_Exercise_
Verbatim output of all the material below is required.

╭──

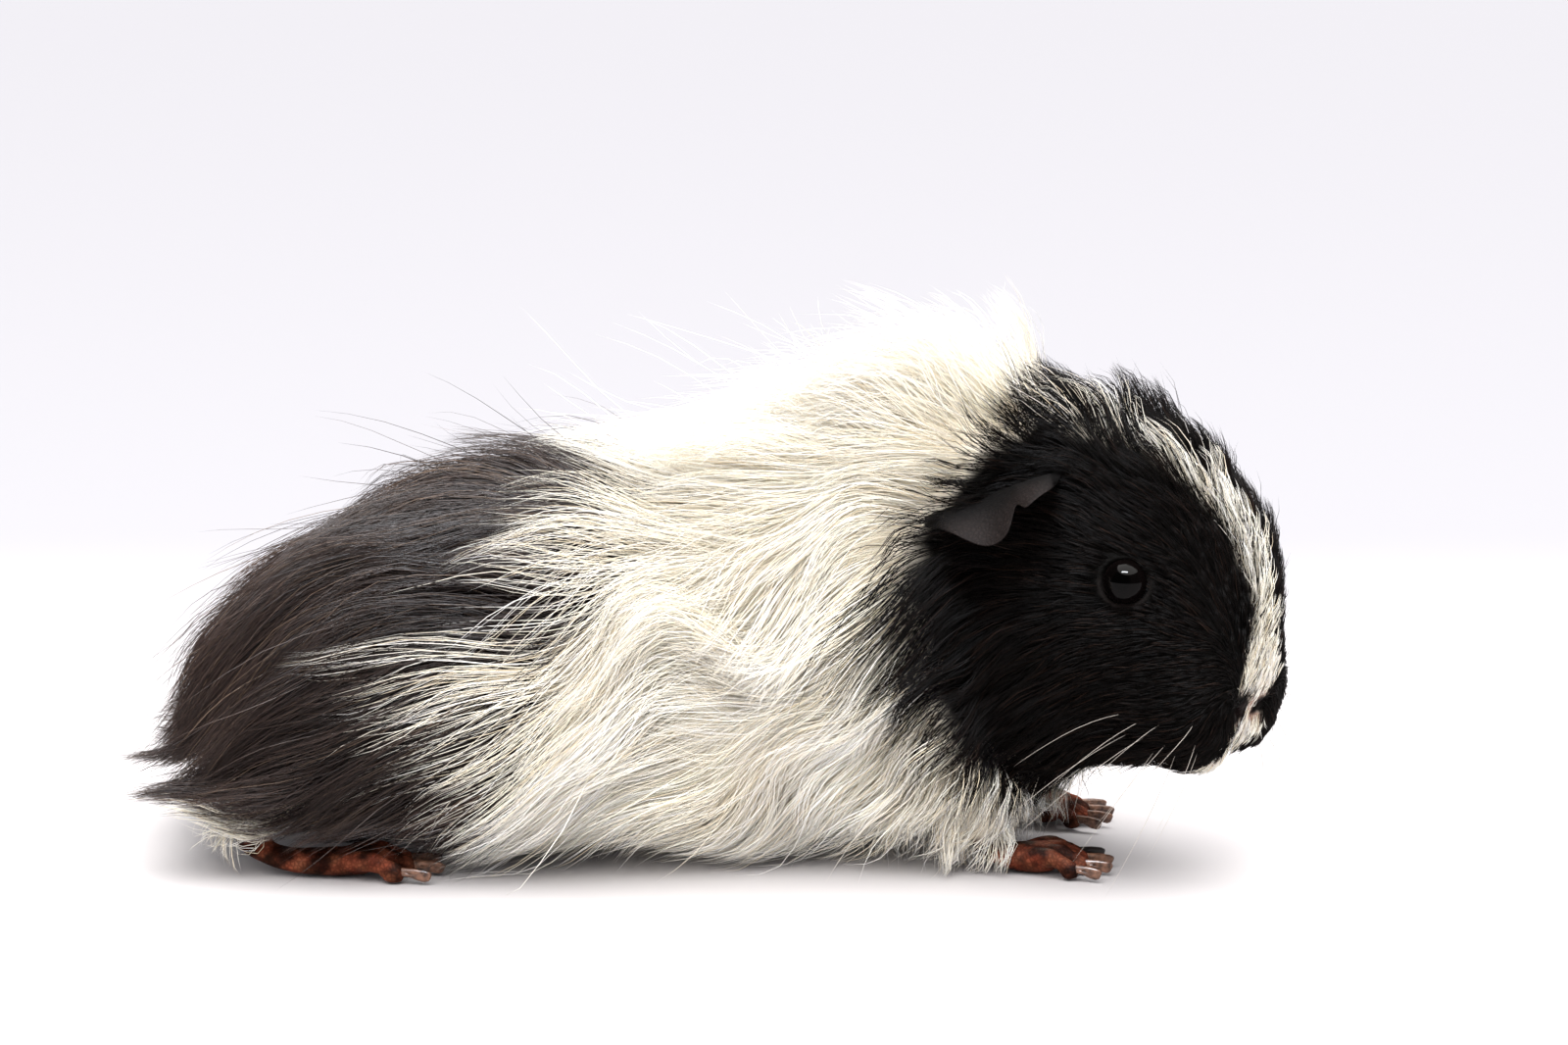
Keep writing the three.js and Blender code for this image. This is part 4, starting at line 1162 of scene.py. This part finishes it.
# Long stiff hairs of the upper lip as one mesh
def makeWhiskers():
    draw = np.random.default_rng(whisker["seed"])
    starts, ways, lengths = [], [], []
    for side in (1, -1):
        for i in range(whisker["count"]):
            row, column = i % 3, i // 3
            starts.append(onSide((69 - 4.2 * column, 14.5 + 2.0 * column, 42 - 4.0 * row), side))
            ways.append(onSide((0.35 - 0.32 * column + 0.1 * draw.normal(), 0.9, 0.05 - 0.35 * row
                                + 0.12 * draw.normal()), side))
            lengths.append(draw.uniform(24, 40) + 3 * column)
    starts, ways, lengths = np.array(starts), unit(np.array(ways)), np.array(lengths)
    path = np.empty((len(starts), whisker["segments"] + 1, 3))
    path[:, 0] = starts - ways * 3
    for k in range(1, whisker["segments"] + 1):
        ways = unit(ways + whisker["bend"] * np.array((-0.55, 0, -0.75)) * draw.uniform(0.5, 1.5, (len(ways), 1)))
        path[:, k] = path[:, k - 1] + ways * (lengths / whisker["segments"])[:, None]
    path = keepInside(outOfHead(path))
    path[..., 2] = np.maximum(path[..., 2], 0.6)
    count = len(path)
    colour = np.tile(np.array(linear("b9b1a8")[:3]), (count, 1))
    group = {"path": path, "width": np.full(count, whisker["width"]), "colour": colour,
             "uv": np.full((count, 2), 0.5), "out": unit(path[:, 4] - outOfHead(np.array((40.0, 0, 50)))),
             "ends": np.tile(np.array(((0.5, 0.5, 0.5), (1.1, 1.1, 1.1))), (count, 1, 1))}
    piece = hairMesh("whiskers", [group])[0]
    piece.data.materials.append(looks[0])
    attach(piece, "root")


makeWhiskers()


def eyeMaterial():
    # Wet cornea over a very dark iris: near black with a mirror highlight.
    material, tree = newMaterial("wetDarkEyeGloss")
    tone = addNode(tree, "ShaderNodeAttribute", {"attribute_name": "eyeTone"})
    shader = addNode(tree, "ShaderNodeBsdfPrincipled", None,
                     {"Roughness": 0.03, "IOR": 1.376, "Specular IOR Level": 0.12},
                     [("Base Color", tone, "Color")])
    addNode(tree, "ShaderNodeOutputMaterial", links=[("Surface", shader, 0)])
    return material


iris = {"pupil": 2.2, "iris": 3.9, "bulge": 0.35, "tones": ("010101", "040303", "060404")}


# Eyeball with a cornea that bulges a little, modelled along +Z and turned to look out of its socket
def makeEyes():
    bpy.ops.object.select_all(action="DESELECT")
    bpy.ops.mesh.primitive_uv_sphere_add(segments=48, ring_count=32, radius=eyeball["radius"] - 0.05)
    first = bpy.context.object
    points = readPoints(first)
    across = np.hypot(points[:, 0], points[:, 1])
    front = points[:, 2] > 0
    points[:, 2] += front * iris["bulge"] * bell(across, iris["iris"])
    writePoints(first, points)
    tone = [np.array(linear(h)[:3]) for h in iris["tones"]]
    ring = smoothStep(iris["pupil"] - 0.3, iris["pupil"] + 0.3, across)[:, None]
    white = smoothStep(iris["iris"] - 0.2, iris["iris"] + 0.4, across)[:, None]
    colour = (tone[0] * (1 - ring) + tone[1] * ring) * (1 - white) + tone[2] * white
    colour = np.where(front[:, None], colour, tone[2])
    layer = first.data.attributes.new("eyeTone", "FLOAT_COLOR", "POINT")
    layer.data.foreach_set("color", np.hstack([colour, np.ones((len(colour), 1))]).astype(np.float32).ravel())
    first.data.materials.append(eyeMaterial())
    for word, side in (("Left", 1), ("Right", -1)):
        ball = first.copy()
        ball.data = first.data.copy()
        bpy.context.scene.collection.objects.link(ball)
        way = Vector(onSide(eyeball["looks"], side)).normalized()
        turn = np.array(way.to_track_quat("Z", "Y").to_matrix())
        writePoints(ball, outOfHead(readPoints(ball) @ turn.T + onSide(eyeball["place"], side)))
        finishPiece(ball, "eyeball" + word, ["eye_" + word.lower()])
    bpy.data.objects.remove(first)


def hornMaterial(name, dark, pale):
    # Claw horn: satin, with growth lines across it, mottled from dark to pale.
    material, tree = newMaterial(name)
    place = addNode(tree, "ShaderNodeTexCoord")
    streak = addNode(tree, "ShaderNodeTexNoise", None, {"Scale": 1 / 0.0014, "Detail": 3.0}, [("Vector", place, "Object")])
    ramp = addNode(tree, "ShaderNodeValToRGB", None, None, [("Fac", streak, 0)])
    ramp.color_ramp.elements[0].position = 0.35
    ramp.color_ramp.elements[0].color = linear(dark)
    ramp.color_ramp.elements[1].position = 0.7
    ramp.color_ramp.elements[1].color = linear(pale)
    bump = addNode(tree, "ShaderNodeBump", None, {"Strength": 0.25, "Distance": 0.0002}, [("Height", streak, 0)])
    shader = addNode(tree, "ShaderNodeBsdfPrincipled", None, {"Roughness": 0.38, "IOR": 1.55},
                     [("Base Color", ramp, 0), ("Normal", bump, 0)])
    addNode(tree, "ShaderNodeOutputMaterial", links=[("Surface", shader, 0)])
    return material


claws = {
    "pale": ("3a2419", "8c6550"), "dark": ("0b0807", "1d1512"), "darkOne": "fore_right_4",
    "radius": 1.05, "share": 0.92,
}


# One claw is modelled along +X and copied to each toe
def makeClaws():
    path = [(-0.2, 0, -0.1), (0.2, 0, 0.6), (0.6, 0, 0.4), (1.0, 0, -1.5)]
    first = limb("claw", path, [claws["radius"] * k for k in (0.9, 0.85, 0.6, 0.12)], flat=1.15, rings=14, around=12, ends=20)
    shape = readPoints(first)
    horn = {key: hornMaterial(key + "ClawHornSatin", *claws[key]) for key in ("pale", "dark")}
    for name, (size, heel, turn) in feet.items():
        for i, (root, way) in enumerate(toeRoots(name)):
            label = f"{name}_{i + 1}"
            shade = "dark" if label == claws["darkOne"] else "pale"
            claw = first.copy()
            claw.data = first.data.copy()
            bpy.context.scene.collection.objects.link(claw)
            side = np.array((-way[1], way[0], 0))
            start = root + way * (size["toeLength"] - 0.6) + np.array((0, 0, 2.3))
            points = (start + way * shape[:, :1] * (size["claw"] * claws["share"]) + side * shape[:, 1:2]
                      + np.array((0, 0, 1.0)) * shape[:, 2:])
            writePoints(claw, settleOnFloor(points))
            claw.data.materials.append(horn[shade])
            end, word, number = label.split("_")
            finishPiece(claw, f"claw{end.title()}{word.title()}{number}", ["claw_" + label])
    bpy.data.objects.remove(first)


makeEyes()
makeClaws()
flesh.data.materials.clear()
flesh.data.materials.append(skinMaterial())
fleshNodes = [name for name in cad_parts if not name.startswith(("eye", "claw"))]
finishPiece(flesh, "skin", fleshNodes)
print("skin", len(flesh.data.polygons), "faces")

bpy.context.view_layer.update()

╰──

_Final result_
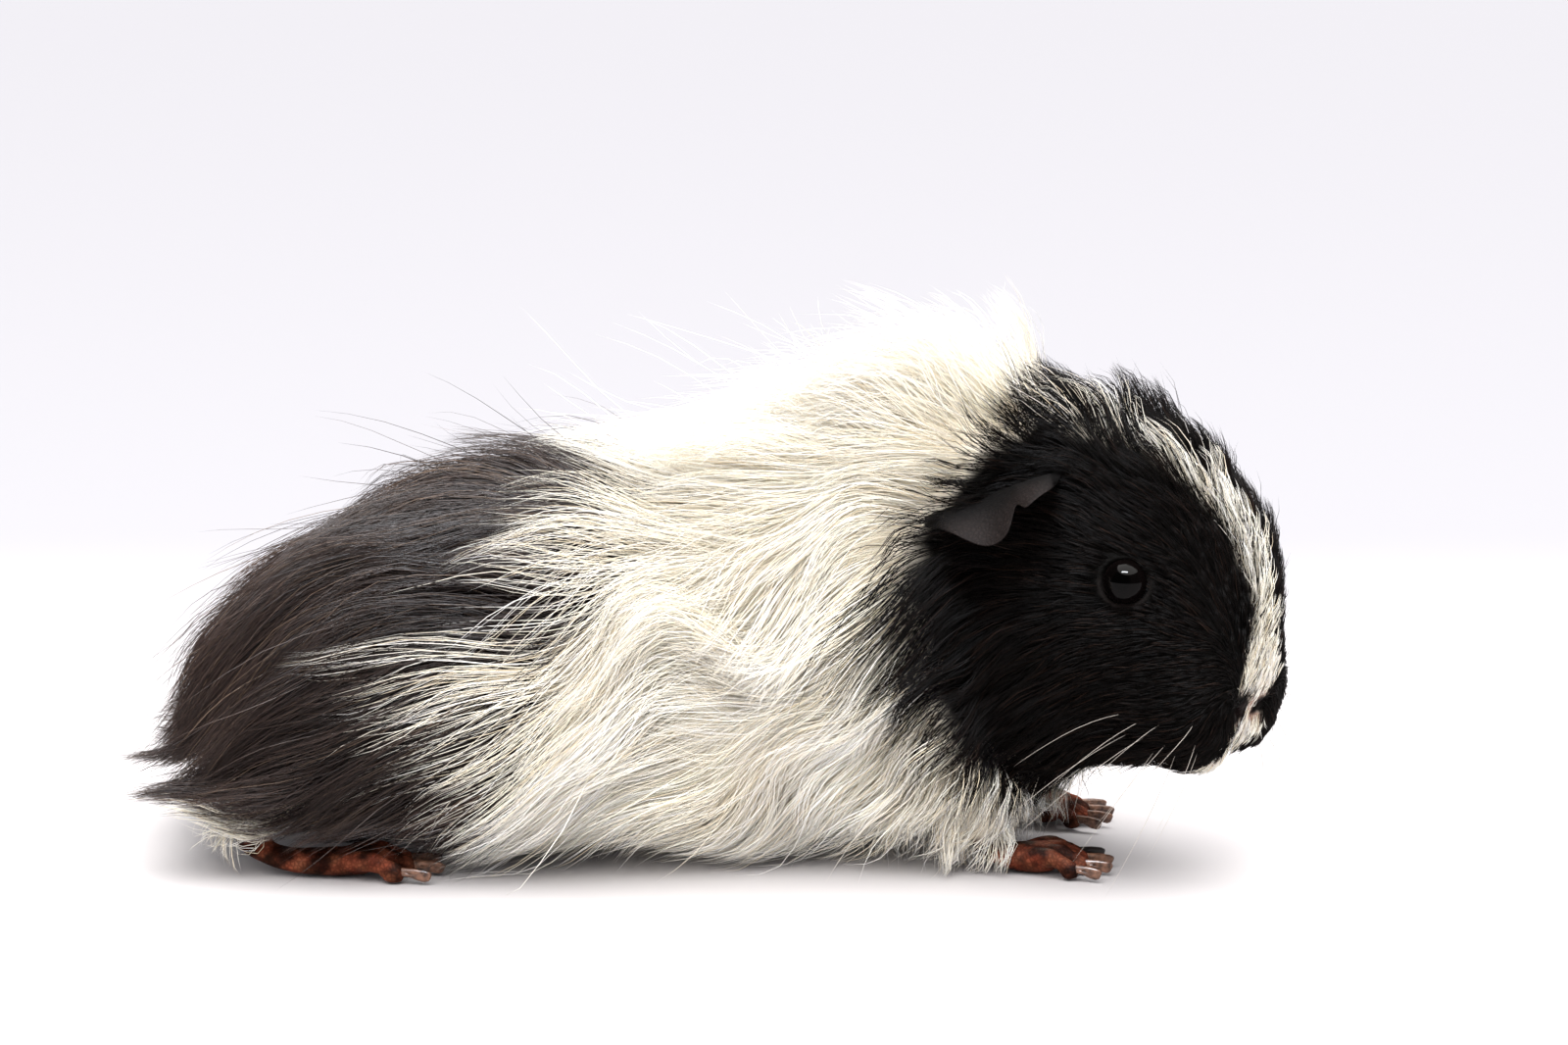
Keep writing the three.js and Blender code for this image. This is part 4, starting at line 1162 of scene.py. This part finishes it.
# Long stiff hairs of the upper lip as one mesh
def makeWhiskers():
    draw = np.random.default_rng(whisker["seed"])
    starts, ways, lengths = [], [], []
    for side in (1, -1):
        for i in range(whisker["count"]):
            row, column = i % 3, i // 3
            starts.append(onSide((69 - 4.2 * column, 14.5 + 2.0 * column, 42 - 4.0 * row), side))
            ways.append(onSide((0.35 - 0.32 * column + 0.1 * draw.normal(), 0.9, 0.05 - 0.35 * row
                                + 0.12 * draw.normal()), side))
            lengths.append(draw.uniform(24, 40) + 3 * column)
    starts, ways, lengths = np.array(starts), unit(np.array(ways)), np.array(lengths)
    path = np.empty((len(starts), whisker["segments"] + 1, 3))
    path[:, 0] = starts - ways * 3
    for k in range(1, whisker["segments"] + 1):
        ways = unit(ways + whisker["bend"] * np.array((-0.55, 0, -0.75)) * draw.uniform(0.5, 1.5, (len(ways), 1)))
        path[:, k] = path[:, k - 1] + ways * (lengths / whisker["segments"])[:, None]
    path = keepInside(outOfHead(path))
    path[..., 2] = np.maximum(path[..., 2], 0.6)
    count = len(path)
    colour = np.tile(np.array(linear("b9b1a8")[:3]), (count, 1))
    group = {"path": path, "width": np.full(count, whisker["width"]), "colour": colour,
             "uv": np.full((count, 2), 0.5), "out": unit(path[:, 4] - outOfHead(np.array((40.0, 0, 50)))),
             "ends": np.tile(np.array(((0.5, 0.5, 0.5), (1.1, 1.1, 1.1))), (count, 1, 1))}
    piece = hairMesh("whiskers", [group])[0]
    piece.data.materials.append(looks[0])
    attach(piece, "root")


makeWhiskers()


def eyeMaterial():
    # Wet cornea over a very dark iris: near black with a mirror highlight.
    material, tree = newMaterial("wetDarkEyeGloss")
    tone = addNode(tree, "ShaderNodeAttribute", {"attribute_name": "eyeTone"})
    shader = addNode(tree, "ShaderNodeBsdfPrincipled", None,
                     {"Roughness": 0.03, "IOR": 1.376, "Specular IOR Level": 0.12},
                     [("Base Color", tone, "Color")])
    addNode(tree, "ShaderNodeOutputMaterial", links=[("Surface", shader, 0)])
    return material


iris = {"pupil": 2.2, "iris": 3.9, "bulge": 0.35, "tones": ("010101", "040303", "060404")}


# Eyeball with a cornea that bulges a little, modelled along +Z and turned to look out of its socket
def makeEyes():
    bpy.ops.object.select_all(action="DESELECT")
    bpy.ops.mesh.primitive_uv_sphere_add(segments=48, ring_count=32, radius=eyeball["radius"] - 0.05)
    first = bpy.context.object
    points = readPoints(first)
    across = np.hypot(points[:, 0], points[:, 1])
    front = points[:, 2] > 0
    points[:, 2] += front * iris["bulge"] * bell(across, iris["iris"])
    writePoints(first, points)
    tone = [np.array(linear(h)[:3]) for h in iris["tones"]]
    ring = smoothStep(iris["pupil"] - 0.3, iris["pupil"] + 0.3, across)[:, None]
    white = smoothStep(iris["iris"] - 0.2, iris["iris"] + 0.4, across)[:, None]
    colour = (tone[0] * (1 - ring) + tone[1] * ring) * (1 - white) + tone[2] * white
    colour = np.where(front[:, None], colour, tone[2])
    layer = first.data.attributes.new("eyeTone", "FLOAT_COLOR", "POINT")
    layer.data.foreach_set("color", np.hstack([colour, np.ones((len(colour), 1))]).astype(np.float32).ravel())
    first.data.materials.append(eyeMaterial())
    for word, side in (("Left", 1), ("Right", -1)):
        ball = first.copy()
        ball.data = first.data.copy()
        bpy.context.scene.collection.objects.link(ball)
        way = Vector(onSide(eyeball["looks"], side)).normalized()
        turn = np.array(way.to_track_quat("Z", "Y").to_matrix())
        writePoints(ball, outOfHead(readPoints(ball) @ turn.T + onSide(eyeball["place"], side)))
        finishPiece(ball, "eyeball" + word, ["eye_" + word.lower()])
    bpy.data.objects.remove(first)


def hornMaterial(name, dark, pale):
    # Claw horn: satin, with growth lines across it, mottled from dark to pale.
    material, tree = newMaterial(name)
    place = addNode(tree, "ShaderNodeTexCoord")
    streak = addNode(tree, "ShaderNodeTexNoise", None, {"Scale": 1 / 0.0014, "Detail": 3.0}, [("Vector", place, "Object")])
    ramp = addNode(tree, "ShaderNodeValToRGB", None, None, [("Fac", streak, 0)])
    ramp.color_ramp.elements[0].position = 0.35
    ramp.color_ramp.elements[0].color = linear(dark)
    ramp.color_ramp.elements[1].position = 0.7
    ramp.color_ramp.elements[1].color = linear(pale)
    bump = addNode(tree, "ShaderNodeBump", None, {"Strength": 0.25, "Distance": 0.0002}, [("Height", streak, 0)])
    shader = addNode(tree, "ShaderNodeBsdfPrincipled", None, {"Roughness": 0.38, "IOR": 1.55},
                     [("Base Color", ramp, 0), ("Normal", bump, 0)])
    addNode(tree, "ShaderNodeOutputMaterial", links=[("Surface", shader, 0)])
    return material


claws = {
    "pale": ("3a2419", "8c6550"), "dark": ("0b0807", "1d1512"), "darkOne": "fore_right_4",
    "radius": 1.05, "share": 0.92,
}


# One claw is modelled along +X and copied to each toe
def makeClaws():
    path = [(-0.2, 0, -0.1), (0.2, 0, 0.6), (0.6, 0, 0.4), (1.0, 0, -1.5)]
    first = limb("claw", path, [claws["radius"] * k for k in (0.9, 0.85, 0.6, 0.12)], flat=1.15, rings=14, around=12, ends=20)
    shape = readPoints(first)
    horn = {key: hornMaterial(key + "ClawHornSatin", *claws[key]) for key in ("pale", "dark")}
    for name, (size, heel, turn) in feet.items():
        for i, (root, way) in enumerate(toeRoots(name)):
            label = f"{name}_{i + 1}"
            shade = "dark" if label == claws["darkOne"] else "pale"
            claw = first.copy()
            claw.data = first.data.copy()
            bpy.context.scene.collection.objects.link(claw)
            side = np.array((-way[1], way[0], 0))
            start = root + way * (size["toeLength"] - 0.6) + np.array((0, 0, 2.3))
            points = (start + way * shape[:, :1] * (size["claw"] * claws["share"]) + side * shape[:, 1:2]
                      + np.array((0, 0, 1.0)) * shape[:, 2:])
            writePoints(claw, settleOnFloor(points))
            claw.data.materials.append(horn[shade])
            end, word, number = label.split("_")
            finishPiece(claw, f"claw{end.title()}{word.title()}{number}", ["claw_" + label])
    bpy.data.objects.remove(first)


makeEyes()
makeClaws()
flesh.data.materials.clear()
flesh.data.materials.append(skinMaterial())
fleshNodes = [name for name in cad_parts if not name.startswith(("eye", "claw"))]
finishPiece(flesh, "skin", fleshNodes)
print("skin", len(flesh.data.polygons), "faces")

bpy.context.view_layer.update()